The construction industry relies heavily on a complex web of contracts and subcontractors to complete projects, particularly those involving federal funding. To safeguard the interests of parties providing labor and materials for these federal projects, the Miller Act stands as a crucial piece of legislation. This article delves into the Miller Act’s provisions, exploring how it protects subcontractors and suppliers, and examines a specific case that illustrates the Act’s application in resolving payment disputes.
The Miller Act: A Safety Net for Subcontractors and Suppliers
The Miller Act, enacted in 1935, provides a payment guarantee for subcontractors and suppliers on federal construction projects. Essentially, it creates a statutory right for these parties to receive payment even if they don’t have a direct contractual relationship with the federal government. Instead of bearing the risk of non-payment by a prime contractor, subcontractors and suppliers can find protection under the Act.
Key features of the Miller Act include:
- Payment Bond Requirement: Prime contractors on federal construction projects exceeding a certain dollar amount are required to obtain payment bonds. These bonds act as a form of security for subcontractors and suppliers.
- Direct Right of Action: The Act grants subcontractors and suppliers a direct right of action against the payment bond if they are not paid for their labor or materials.

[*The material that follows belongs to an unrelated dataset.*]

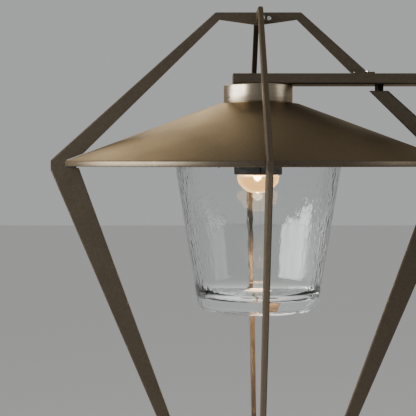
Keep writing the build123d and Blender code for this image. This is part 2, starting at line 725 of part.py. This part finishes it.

- Notice Requirements: To preserve their rights, subcontractors and suppliers must generally provide timely notice to the prime contractor and the surety company that issued the bond.
Case Study: Applying the Miller Act to Payment Disputes
A case involving a dispute over a federal government camp rehabilitation project provides valuable insight into how the Miller Act functions in practice. The case involved a prime contractor and a subcontractor specializing in plumbing and heating work.

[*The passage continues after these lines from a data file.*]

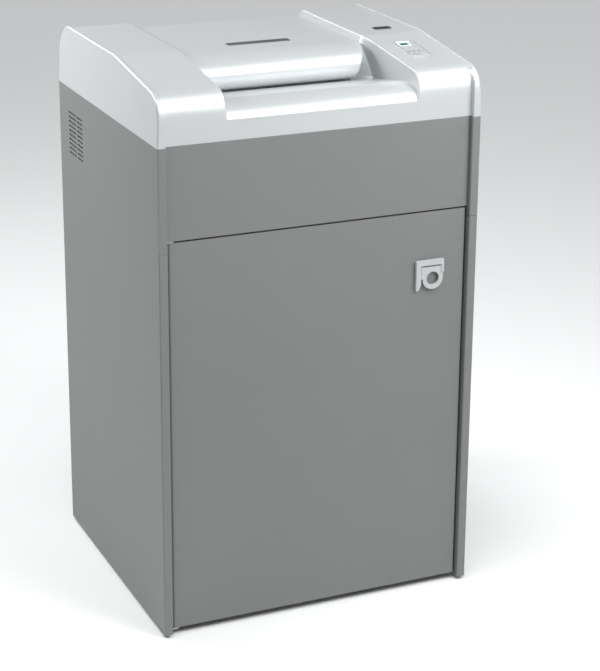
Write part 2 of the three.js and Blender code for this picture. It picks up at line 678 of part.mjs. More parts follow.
function ledgeShare(row) {
  return THREE.MathUtils.clamp((row - LEDGE_FIRST) / (ROW_COUNT - 3 - LEDGE_FIRST), 0, 1);
}

// How far a row is round the hood's front edge, where the rim's slope closes up.
function rollShare(row) {
  const first = LEDGE_FIRST + LEDGE_YS.length;
  return THREE.MathUtils.clamp((row - first) / (ROLL_ROWS - 1), 0, 1);
}

// Each station gives a profile and, for each row, its X.
function hoodStations() {
  const rimTop = HOOD_HEIGHT;
  const columnTop = HOOD_HEIGHT - RIM_RISE;
  const humpTop = columnTop - HUMP_DROP;
  const rim = shoulderProfile(rimTop, HALF - 0.3, -HALF, ROLL_START - 8);
  const rimEdge = shoulderProfile(rimTop - 1.6, HALF - 1.2, -HALF + 1.2, ROLL_START - 8);
  const column = shoulderProfile(columnTop, HALF - 3.5, FRONT_Y, ROLL_START);
  const hump = humpProfile(humpTop);
  const recess = recessProfile(humpTop);
  const inner = WIDTH / 2 - RIM_WIDTH;
  const draft = (height) => (DRAFT * height) / HOOD_HEIGHT;
  const rimFoot = (row) => inner + 0.4 + RIM_SLOPE * (1 - rollShare(row));

  const leftFoot = (row) => -HUMP_EDGE - 9 * noseShare(row);
  const noseEnd = (row) => {
    if (row >= LEDGE_FIRST) return 138 + 14 * ledgeShare(row);
    return HUMP_EDGE + 2 - 18 * noseShare(row);
  };
  const recessFoot = (row) => {
    if (row < NOSE_FIRST) return HUMP_EDGE + 3;
    if (row < LEDGE_FIRST) return HUMP_EDGE + 4 + 11.5 * noseShare(row);
    return 163.5 + 4.5 * Math.sin(Math.PI * ledgeShare(row));
  };
  const columnEdge = (row) => {
    if (row < LEDGE_FIRST) return COLUMN_EDGE + 5 * noseShare(row);
    return 165 + 4.5 * Math.sin(Math.PI * ledgeShare(row));
  };
  return [
    { profile: rimEdge, x: (row) => -WIDTH / 2 + draft(rimEdge[row][1]) },
    { profile: rim, x: (row) => -WIDTH / 2 + 2.4 + draft(rim[row][1]) },
    { profile: rim, x: (row) => -rimFoot(row) },
    { profile: column, x: () => -inner },
    { profile: column, x: () => -COLUMN_EDGE },
    { profile: hump, x: leftFoot },
    { profile: hump, x: noseEnd },
    { profile: recess, x: recessFoot },
    { profile: column, x: columnEdge },
    { profile: column, x: () => inner },
    { profile: rim, x: rimFoot },
    { profile: rim, x: (row) => WIDTH / 2 - 2.4 - draft(rim[row][1]) },
    { profile: rimEdge, x: (row) => WIDTH / 2 - draft(rimEdge[row][1]) },
  ];
}

// Skins closed loops of equal length into one closed solid, with flat ends.
function loft(loops) {
  const rows = loops[0].length;
  const positions = loops.flat(2);
  const faces = [];
  for (let s = 0; s < loops.length - 1; s++) {
    for (let row = 0; row < rows; row++) {
      const next = (row + 1) % rows;
      const a = s * rows + row;
      const b = s * rows + next;
      const c = a + rows;
      const d = b + rows;
      faces.push([a, b, d], [a, d, c]);
    }
  }
  const outline = loops[0].map(([, y, z]) => new THREE.Vector2(y, z));
  const last = (loops.length - 1) * rows;
  for (const [a, b, c] of THREE.ShapeUtils.triangulateShape(outline, [])) {
    faces.push([a, c, b], [last + a, last + b, last + c]);
  }
  const geometry = new THREE.BufferGeometry();
  geometry.setAttribute("position", new THREE.Float32BufferAttribute(positions, 3));
  geometry.setIndex(faces.flat());
  return geometry;
}

function hoodOuter() {
  const loops = hoodStations().map(({ profile, x }) =>
    profile.map(([y, height], row) => [x(row), y, HOOD_Z + height]));
  return loft(loops);
}

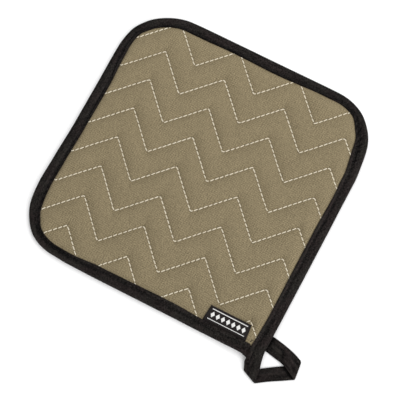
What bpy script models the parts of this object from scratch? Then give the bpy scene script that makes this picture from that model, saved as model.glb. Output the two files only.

The prime contractor had entered into contracts with the federal government for the rehabilitation project and subsequently hired the subcontractor to handle the plumbing and heating aspects. The agreement stipulated a lump sum payment to the subcontractor, along with a percentage of the net profits from specific additional work.
Disputes arose when the subcontractor, having completed a significant portion of the work (approximately 90%), was prevented by the prime contractor from finishing the project. The subcontractor alleged a breach of contract and sought payment for the work completed based on the legal theory of quantum meruit. Quantum meruit, Latin for “as much as he has deserved,” is a legal principle that allows a party to recover the reasonable value of services provided even in the absence of a fully performed contract.
The prime contractor, however, argued that the subcontractor’s claim was essentially a breach of contract issue and therefore not covered under the Miller Act. The case proceeded to trial, where an experienced plumbing contractor testified as an expert witness, providing an assessment of the reasonable value of the services rendered by the subcontractor.
Court Decision and the Significance of Quantum Meruit
The court ultimately ruled in favor of the subcontractor, awarding a judgment that included interest calculated from the date the subcontractor was removed from the project. This decision highlights several key points regarding the Miller Act:
- Broad Scope of Protection: The Miller Act’s protection extends beyond simple non-payment scenarios. Courts have interpreted the Act to encompass various types of claims, including those arising from breach of contract or partial performance, as long as they pertain to the provision of labor or materials for a federal project.
- Quantum Meruit as a Remedy: The case demonstrates the applicability of quantum meruit in Miller Act cases. When a subcontractor is prevented from completing the contracted work due to the prime contractor’s actions, quantum meruit provides a means to recover fair compensation for the value of services rendered.
- Importance of Expert Testimony: In cases involving the determination of reasonable value, expert testimony from qualified professionals within the relevant trade can be crucial in supporting a claim for damages.
Conclusion: The Enduring Relevance of the Miller Act
The Miller Act plays a vital role in ensuring fairness and promoting stability in the realm of federal construction projects. By providing a clear legal framework for payment disputes and offering a safety net for subcontractors and suppliers, the Act helps to mitigate risks and ensure that parties who contribute to these projects receive their rightful compensation. The case examined in this article serves as a reminder of the Act’s broad reach and its continued relevance in resolving complex payment issues in the construction industry.